| Problem |
Extract, unchanged, every line from the top of the material below through the line with "and along it.", and no more.

__________________________________________________

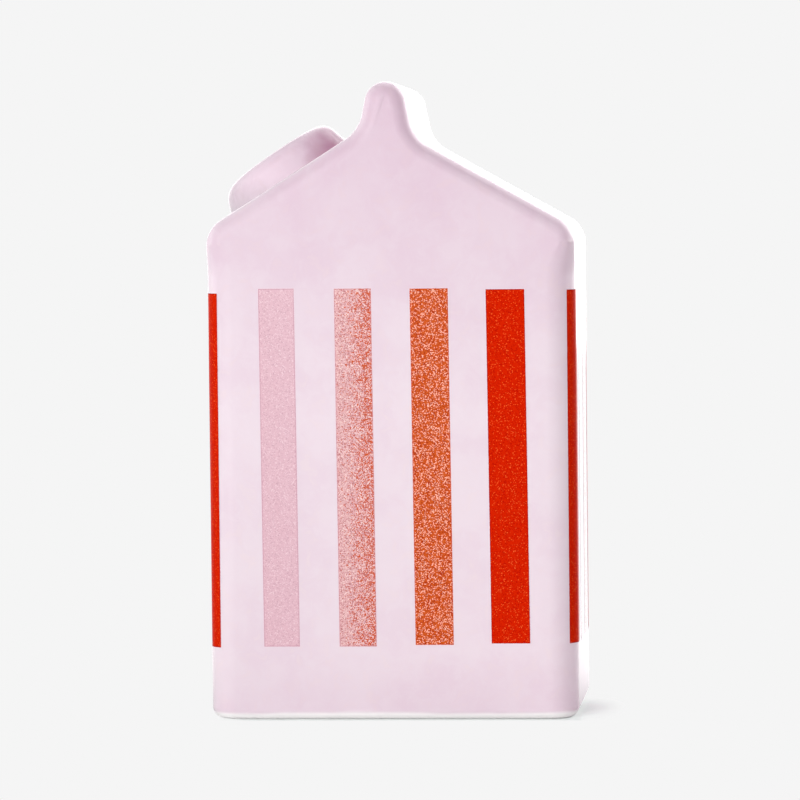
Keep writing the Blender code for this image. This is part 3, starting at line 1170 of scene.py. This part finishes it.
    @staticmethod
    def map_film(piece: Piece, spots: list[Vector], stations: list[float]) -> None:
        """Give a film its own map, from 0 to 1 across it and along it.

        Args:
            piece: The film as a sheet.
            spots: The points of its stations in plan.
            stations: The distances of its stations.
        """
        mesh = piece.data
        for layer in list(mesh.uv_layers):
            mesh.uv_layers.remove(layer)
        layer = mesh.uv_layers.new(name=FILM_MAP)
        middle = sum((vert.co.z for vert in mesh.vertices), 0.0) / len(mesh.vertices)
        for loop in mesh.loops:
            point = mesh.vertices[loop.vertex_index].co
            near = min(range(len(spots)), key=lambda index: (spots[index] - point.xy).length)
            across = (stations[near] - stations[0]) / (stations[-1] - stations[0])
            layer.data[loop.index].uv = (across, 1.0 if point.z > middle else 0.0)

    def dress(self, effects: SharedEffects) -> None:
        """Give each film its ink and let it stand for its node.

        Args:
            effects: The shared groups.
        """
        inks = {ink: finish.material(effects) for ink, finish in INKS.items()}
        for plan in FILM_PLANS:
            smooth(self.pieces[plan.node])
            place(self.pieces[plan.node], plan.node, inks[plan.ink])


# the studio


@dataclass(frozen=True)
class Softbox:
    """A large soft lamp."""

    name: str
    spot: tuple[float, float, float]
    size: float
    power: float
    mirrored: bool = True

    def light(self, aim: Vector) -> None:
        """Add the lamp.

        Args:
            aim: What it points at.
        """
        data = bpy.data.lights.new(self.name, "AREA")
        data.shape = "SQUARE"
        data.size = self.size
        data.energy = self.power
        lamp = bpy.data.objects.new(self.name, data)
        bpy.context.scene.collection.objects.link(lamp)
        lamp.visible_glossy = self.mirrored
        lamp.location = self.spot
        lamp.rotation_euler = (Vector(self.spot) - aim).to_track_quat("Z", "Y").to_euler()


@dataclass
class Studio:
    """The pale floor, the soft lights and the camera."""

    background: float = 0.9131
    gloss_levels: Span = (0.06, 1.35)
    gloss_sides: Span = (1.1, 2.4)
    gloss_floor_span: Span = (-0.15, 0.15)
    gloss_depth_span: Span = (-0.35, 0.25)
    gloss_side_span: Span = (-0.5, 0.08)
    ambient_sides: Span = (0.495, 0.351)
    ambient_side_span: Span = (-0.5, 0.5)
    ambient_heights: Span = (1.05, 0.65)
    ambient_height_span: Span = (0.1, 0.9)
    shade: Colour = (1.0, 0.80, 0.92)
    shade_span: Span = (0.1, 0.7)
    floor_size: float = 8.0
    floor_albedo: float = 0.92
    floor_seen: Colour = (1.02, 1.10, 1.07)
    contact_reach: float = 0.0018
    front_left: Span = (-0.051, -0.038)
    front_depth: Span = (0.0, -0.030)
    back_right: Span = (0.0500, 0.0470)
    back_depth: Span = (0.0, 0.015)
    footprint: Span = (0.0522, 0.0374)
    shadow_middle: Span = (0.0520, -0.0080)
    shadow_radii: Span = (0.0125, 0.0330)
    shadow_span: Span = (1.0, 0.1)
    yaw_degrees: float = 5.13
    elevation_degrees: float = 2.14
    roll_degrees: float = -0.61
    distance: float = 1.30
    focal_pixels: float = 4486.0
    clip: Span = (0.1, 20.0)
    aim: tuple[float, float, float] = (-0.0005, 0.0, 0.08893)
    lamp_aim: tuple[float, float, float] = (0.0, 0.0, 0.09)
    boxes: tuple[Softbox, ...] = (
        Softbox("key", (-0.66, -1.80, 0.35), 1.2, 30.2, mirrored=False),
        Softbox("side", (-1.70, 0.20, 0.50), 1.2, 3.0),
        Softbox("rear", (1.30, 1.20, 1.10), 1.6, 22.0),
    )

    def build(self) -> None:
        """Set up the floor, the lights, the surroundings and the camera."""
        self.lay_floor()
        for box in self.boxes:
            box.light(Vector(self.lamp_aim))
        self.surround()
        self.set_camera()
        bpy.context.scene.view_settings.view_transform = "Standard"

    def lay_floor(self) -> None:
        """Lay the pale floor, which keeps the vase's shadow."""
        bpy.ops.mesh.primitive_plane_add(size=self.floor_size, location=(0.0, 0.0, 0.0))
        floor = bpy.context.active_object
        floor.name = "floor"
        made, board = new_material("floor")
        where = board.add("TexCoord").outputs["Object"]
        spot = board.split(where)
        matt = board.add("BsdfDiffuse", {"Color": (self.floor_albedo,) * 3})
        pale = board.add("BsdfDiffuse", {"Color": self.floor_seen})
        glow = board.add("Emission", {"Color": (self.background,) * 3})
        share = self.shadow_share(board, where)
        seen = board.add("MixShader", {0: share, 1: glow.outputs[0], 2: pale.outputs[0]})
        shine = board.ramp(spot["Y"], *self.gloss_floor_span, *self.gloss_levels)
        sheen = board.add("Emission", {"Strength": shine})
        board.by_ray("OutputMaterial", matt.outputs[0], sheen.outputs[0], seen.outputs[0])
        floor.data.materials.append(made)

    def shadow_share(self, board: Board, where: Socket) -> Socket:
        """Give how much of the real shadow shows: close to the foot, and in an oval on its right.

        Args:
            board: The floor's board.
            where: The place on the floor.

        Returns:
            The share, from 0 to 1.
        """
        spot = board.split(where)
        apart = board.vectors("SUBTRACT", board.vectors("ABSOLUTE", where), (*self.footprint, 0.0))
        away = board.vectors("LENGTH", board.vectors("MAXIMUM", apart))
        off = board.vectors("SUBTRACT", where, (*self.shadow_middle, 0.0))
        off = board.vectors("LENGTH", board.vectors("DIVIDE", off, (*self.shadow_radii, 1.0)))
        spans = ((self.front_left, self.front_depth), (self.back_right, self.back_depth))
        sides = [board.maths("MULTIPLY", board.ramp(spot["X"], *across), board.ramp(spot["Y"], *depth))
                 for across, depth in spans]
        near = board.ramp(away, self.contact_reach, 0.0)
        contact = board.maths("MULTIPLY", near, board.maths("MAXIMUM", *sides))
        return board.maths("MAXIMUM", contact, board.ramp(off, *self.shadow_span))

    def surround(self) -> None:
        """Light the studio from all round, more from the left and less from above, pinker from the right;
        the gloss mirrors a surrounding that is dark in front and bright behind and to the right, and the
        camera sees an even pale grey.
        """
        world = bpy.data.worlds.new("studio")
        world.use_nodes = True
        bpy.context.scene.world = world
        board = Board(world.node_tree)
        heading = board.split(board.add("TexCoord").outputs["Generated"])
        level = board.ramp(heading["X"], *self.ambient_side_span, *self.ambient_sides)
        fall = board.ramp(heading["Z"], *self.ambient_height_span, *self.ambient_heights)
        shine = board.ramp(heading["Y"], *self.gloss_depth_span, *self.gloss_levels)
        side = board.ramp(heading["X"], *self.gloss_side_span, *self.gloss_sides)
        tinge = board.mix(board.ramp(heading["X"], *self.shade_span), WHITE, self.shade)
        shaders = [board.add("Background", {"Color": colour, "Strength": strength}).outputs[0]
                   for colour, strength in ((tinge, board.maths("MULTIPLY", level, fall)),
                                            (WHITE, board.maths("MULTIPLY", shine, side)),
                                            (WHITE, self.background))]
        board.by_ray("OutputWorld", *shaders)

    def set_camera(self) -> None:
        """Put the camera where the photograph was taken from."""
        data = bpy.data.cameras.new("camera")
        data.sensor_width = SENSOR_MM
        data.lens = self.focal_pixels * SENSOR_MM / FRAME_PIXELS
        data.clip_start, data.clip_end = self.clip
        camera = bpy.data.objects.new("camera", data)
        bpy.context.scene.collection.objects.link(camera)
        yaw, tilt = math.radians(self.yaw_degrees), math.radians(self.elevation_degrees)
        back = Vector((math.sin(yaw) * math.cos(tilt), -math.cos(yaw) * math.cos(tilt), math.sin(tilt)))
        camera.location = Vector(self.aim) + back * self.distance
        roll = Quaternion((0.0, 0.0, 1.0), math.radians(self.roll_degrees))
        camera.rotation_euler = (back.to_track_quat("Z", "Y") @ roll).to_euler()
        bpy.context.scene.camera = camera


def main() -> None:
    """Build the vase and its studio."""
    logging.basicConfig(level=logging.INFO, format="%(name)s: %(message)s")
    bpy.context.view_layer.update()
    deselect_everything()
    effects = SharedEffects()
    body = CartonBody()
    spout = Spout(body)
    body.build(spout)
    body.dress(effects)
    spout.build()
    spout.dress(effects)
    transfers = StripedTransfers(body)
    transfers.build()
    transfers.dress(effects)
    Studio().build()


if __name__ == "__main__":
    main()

__________________________________________________

| Reply |
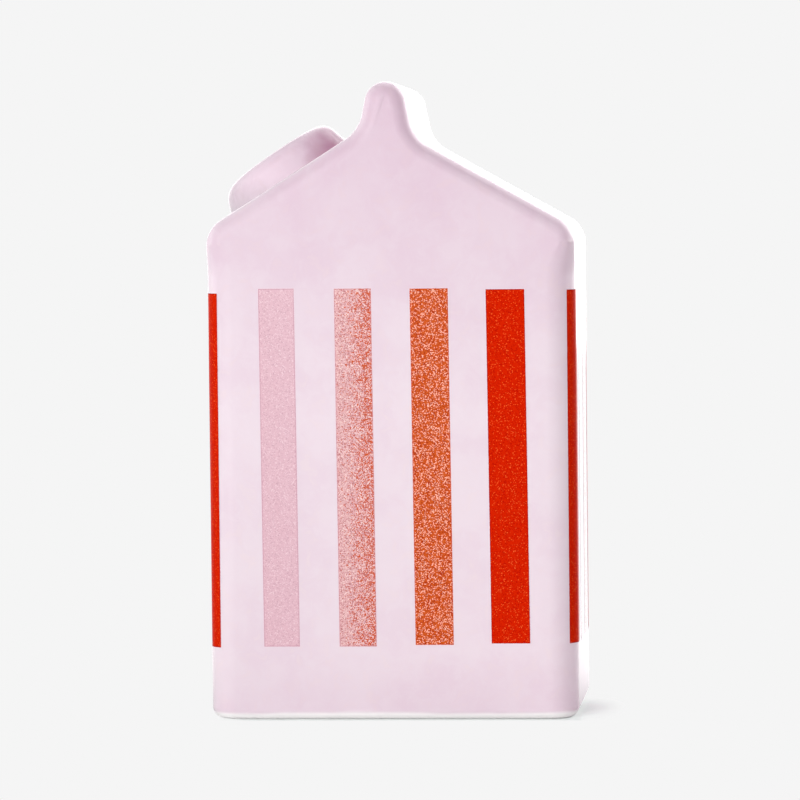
Keep writing the Blender code for this image. This is part 3, starting at line 1170 of scene.py. This part finishes it.
    @staticmethod
    def map_film(piece: Piece, spots: list[Vector], stations: list[float]) -> None:
        """Give a film its own map, from 0 to 1 across it and along it.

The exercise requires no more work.